If you or anyone else thinks of something else, please let me know either on this forum and/or directly, I don't want to miss one comment either about the PDS in Philadelphia or future topics for Houston PDS.

The PDS in Houseton is only nine months away! Yikes! It means we need to decide the three hours of PDS programming very soon. The deadlines are already looming.

Everyone out there in this virtual forum and beyond, this is your chance to make a suggestion. Tell your friends and professional colleques. Send your suggestions to me and/or post them.

My email is bermaid [at] harriete-estel-berman.info .
I haven't found SNAG to be something that I need or want to be a part of at this time and I'll tell you why.
I have been a silversmith and a caster for over 10 years.
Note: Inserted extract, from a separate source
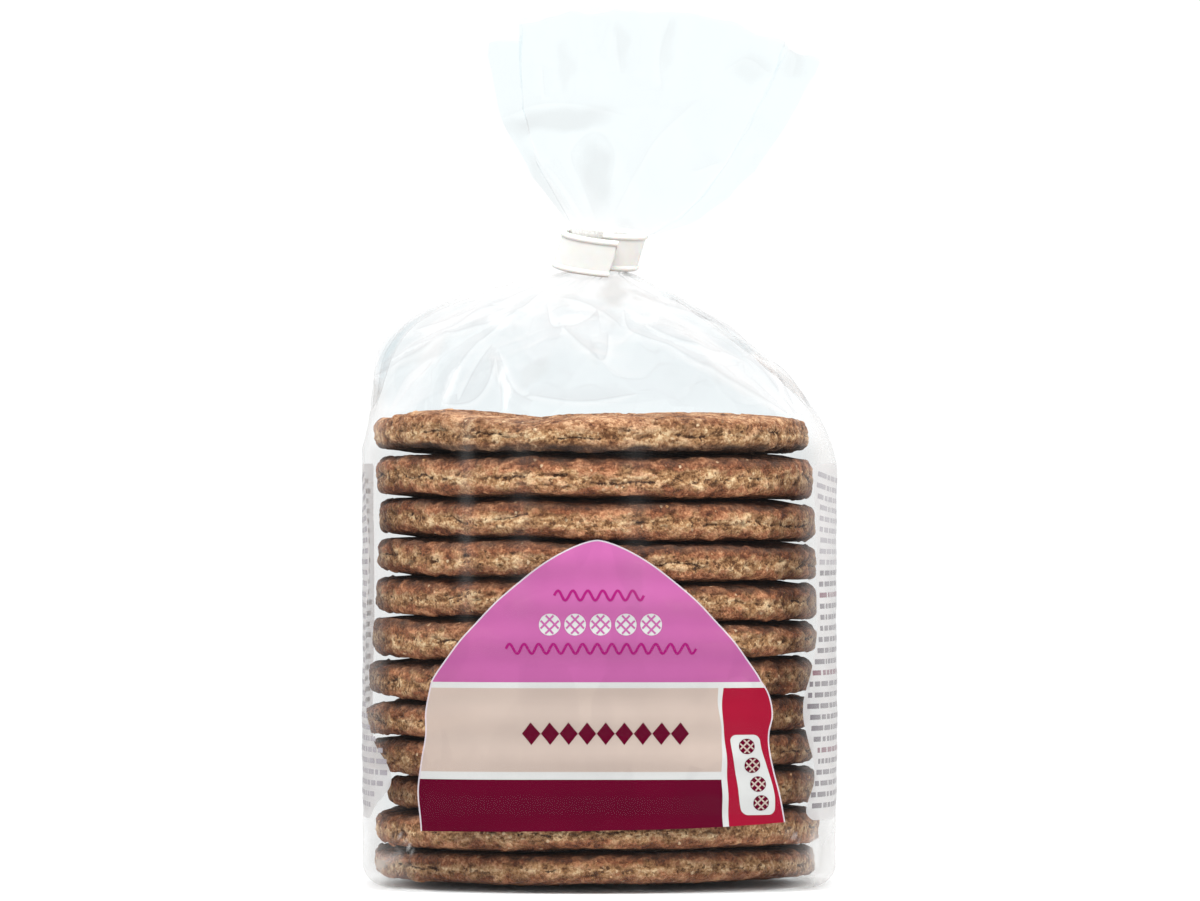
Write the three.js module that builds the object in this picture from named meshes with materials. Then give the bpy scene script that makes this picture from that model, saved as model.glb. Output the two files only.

I had looked into the SNAG organization a while back, but started getting more interested in it a year ago, not because of the stellar reputation it had, but because of a few very outspoken members that felt the need to label and dissect the indie craft world.

As someone who works very hard doing fine craft shows, indie shows, sells on-line, in galleries and B&M's, I'm still not the type of person SNAG seems to want to appeal to. It seems like the world of SNAG is a very small one.

"how is SNAG planning on making the organization more inclusive to the non-academic jeweler?" I'd love to hear the answer to that too.

To SNAG or not to SNAG? well, for now, not to SNAG. I have a wonderful community of metalsmiths that I see on-line and at shows. These are the people you want at your conferences and speaking there too. It doesn't take a lot of digging to see that SNAG doesn't give these people enough credit for keeping art and craft alive and thriving in this country.